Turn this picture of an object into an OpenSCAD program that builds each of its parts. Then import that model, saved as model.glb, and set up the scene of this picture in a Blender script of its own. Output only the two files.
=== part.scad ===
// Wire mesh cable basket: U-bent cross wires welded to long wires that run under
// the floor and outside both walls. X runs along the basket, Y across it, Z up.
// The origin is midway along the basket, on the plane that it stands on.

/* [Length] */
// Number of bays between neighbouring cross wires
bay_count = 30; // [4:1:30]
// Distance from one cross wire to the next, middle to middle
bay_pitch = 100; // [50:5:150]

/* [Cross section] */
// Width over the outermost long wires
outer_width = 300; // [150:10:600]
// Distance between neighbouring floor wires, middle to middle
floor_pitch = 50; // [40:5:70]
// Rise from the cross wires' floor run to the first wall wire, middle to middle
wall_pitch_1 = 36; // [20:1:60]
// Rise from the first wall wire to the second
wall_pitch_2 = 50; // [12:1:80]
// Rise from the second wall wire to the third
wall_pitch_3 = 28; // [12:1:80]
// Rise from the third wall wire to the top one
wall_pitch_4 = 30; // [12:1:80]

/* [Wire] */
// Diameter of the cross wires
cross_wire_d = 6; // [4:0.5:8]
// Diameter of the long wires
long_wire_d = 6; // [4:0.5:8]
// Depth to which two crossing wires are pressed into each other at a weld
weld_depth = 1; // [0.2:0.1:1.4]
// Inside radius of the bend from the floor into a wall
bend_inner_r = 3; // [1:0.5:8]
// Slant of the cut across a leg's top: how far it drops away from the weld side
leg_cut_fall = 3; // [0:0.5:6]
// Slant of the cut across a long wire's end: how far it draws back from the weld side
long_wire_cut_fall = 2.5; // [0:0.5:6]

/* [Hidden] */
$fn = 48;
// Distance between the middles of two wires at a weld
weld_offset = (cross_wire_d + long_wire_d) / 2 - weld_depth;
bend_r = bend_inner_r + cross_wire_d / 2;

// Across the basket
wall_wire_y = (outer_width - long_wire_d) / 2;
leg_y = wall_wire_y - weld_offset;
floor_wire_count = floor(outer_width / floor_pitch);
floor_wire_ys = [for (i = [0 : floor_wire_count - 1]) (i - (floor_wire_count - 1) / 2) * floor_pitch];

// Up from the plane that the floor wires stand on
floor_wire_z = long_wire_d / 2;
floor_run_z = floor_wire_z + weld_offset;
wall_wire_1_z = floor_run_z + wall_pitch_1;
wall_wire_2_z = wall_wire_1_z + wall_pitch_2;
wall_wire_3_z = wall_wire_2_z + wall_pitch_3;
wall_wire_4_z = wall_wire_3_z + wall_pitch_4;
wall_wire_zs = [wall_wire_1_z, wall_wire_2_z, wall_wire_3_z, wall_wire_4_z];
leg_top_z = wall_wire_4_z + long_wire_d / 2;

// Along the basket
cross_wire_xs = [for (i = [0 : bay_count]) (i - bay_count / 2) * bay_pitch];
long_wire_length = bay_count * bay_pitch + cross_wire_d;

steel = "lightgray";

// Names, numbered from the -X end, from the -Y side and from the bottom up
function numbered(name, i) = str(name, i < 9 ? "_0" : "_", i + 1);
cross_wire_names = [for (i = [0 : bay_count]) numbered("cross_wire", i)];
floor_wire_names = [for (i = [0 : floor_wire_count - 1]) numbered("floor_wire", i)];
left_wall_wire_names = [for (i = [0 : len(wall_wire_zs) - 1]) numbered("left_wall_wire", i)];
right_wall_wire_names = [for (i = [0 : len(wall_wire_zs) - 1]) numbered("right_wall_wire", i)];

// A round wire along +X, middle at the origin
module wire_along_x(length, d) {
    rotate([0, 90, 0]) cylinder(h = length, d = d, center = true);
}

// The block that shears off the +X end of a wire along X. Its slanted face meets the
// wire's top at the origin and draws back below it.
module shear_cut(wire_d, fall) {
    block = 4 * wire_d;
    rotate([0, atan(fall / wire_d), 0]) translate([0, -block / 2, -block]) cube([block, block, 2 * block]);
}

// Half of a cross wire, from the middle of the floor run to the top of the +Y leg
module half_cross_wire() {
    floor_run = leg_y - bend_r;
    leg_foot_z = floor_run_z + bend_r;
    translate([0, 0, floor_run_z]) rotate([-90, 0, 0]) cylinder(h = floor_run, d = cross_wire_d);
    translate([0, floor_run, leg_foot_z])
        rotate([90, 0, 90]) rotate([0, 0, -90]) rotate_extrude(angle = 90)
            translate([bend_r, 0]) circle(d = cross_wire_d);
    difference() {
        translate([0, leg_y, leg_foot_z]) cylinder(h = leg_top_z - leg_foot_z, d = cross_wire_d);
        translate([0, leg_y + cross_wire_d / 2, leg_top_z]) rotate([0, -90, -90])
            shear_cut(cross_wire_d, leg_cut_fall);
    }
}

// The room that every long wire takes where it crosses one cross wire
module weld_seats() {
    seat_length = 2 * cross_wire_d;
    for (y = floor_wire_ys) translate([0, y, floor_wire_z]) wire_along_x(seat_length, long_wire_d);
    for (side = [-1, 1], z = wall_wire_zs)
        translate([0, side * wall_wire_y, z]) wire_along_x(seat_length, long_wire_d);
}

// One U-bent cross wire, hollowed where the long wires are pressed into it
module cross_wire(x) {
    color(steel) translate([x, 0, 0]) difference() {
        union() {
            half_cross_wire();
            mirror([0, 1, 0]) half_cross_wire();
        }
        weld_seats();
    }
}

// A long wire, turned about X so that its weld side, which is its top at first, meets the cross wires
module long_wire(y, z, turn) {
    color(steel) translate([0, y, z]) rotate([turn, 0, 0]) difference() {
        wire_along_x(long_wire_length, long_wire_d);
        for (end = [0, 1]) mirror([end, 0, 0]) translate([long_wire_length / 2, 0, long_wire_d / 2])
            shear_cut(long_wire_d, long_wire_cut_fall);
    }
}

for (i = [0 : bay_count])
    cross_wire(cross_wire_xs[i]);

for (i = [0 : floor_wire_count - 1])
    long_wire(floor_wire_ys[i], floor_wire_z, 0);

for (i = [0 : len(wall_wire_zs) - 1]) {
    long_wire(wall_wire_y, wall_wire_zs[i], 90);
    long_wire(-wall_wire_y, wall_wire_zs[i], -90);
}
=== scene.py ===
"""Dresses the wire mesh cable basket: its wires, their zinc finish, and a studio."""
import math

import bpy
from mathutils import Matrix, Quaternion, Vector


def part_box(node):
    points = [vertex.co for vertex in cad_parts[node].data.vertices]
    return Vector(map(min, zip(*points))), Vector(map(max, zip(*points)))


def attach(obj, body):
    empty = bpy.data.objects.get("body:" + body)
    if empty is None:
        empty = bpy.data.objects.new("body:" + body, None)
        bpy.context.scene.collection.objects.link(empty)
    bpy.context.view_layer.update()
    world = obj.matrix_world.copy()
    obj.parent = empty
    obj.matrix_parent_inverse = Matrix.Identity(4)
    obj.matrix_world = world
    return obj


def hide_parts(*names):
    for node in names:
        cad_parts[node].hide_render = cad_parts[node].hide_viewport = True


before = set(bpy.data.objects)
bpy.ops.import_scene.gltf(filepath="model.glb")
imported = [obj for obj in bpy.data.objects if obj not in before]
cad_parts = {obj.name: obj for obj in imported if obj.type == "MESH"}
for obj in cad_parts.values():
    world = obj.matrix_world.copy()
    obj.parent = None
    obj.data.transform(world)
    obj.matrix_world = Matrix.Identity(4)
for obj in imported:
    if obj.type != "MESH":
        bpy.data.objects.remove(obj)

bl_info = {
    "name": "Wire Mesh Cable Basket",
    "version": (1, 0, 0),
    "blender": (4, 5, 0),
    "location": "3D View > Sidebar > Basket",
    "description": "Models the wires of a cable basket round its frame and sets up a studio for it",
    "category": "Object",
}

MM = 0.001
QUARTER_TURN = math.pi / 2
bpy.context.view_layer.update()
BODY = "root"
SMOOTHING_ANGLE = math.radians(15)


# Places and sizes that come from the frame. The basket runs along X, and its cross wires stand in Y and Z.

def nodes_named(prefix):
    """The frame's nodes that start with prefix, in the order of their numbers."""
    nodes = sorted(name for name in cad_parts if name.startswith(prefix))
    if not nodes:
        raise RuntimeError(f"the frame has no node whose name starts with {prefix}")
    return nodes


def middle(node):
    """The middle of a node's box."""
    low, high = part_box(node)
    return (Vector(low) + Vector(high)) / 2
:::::
### What is needed
Return, unchanged, the run of lines above that opens with the line containing "long_wire(wall_wire_y, wall_wire_zs[i], 90);" and closes with the line containing "before = set(bpy.data.objects)". Include both.

### Worked solution
    long_wire(wall_wire_y, wall_wire_zs[i], 90);
    long_wire(-wall_wire_y, wall_wire_zs[i], -90);
}
=== scene.py ===
"""Dresses the wire mesh cable basket: its wires, their zinc finish, and a studio."""
import math

import bpy
from mathutils import Matrix, Quaternion, Vector


def part_box(node):
    points = [vertex.co for vertex in cad_parts[node].data.vertices]
    return Vector(map(min, zip(*points))), Vector(map(max, zip(*points)))


def attach(obj, body):
    empty = bpy.data.objects.get("body:" + body)
    if empty is None:
        empty = bpy.data.objects.new("body:" + body, None)
        bpy.context.scene.collection.objects.link(empty)
    bpy.context.view_layer.update()
    world = obj.matrix_world.copy()
    obj.parent = empty
    obj.matrix_parent_inverse = Matrix.Identity(4)
    obj.matrix_world = world
    return obj


def hide_parts(*names):
    for node in names:
        cad_parts[node].hide_render = cad_parts[node].hide_viewport = True


before = set(bpy.data.objects)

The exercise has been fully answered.